#### [Work to be completed]
Pull every line with the word "import" out of the entries below.

#### [Record list]

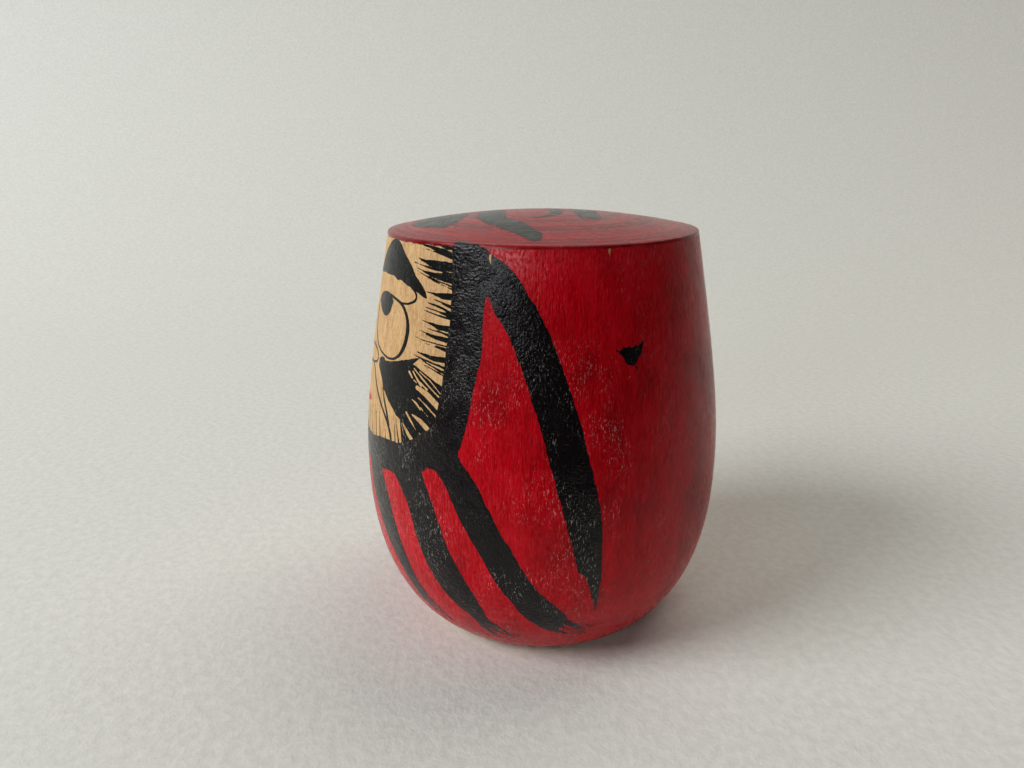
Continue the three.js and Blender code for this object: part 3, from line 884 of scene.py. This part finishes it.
==
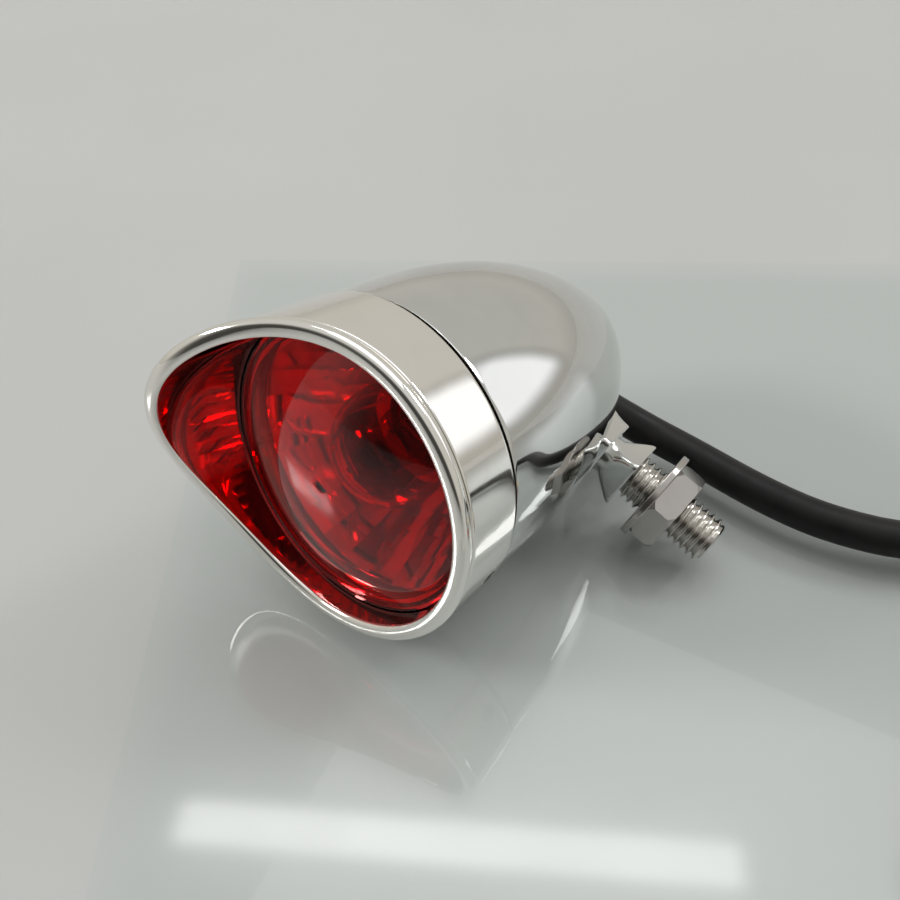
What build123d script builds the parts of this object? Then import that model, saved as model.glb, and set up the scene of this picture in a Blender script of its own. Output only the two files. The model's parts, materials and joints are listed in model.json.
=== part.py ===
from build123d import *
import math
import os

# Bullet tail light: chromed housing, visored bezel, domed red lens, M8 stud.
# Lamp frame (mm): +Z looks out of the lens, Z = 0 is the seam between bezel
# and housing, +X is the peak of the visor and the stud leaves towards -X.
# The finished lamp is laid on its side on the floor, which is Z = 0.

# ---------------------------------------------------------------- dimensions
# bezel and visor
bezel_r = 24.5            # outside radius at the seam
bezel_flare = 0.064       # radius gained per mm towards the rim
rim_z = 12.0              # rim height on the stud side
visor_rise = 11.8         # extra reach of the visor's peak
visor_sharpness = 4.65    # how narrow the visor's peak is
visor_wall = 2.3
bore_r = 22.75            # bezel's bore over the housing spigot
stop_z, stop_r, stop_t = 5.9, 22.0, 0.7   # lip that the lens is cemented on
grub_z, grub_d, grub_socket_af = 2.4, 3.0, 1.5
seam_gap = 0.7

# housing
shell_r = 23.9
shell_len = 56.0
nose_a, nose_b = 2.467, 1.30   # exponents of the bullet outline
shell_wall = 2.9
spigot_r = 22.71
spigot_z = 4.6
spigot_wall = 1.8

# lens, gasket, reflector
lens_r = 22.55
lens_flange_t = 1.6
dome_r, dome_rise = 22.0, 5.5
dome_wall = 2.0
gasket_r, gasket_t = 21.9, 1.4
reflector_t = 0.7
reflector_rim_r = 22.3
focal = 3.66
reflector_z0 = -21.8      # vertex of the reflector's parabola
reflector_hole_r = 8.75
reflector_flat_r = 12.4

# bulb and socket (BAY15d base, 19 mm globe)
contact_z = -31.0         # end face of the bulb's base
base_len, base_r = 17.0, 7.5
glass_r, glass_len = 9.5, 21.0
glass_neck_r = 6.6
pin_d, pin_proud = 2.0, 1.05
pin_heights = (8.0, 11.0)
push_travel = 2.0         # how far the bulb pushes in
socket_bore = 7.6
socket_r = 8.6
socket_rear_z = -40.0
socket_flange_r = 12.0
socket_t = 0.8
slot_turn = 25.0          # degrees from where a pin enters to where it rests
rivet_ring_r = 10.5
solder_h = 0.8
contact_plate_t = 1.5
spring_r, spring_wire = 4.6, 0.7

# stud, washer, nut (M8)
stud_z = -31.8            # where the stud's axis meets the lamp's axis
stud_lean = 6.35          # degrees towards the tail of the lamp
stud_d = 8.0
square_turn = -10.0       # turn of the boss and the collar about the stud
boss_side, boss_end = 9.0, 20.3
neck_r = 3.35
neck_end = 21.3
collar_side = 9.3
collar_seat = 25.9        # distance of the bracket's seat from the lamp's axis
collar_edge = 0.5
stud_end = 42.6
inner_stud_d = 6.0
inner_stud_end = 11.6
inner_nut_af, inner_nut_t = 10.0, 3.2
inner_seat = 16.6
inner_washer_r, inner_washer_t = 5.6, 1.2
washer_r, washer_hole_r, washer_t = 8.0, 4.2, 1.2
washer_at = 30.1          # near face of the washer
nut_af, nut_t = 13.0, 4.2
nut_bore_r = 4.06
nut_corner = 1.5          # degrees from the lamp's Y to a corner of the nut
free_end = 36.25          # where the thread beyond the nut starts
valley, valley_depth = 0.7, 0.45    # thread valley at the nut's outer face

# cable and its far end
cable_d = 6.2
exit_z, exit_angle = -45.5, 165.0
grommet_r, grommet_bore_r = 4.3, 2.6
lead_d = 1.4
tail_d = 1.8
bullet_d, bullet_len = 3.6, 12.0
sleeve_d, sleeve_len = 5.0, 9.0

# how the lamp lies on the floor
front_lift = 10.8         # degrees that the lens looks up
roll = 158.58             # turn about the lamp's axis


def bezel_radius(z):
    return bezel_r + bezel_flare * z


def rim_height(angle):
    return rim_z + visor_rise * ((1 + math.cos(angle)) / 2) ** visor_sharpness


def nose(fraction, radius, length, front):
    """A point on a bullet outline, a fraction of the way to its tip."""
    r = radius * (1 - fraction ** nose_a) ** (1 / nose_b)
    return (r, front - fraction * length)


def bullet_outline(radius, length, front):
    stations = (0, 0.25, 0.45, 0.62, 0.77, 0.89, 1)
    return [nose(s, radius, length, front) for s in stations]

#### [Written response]
What build123d script builds the parts of this object? Then import that model, saved as model.glb, and set up the scene of this picture in a Blender script of its own. Output only the two files. The model's parts, materials and joints are listed in model.json.
from build123d import *
import math
import os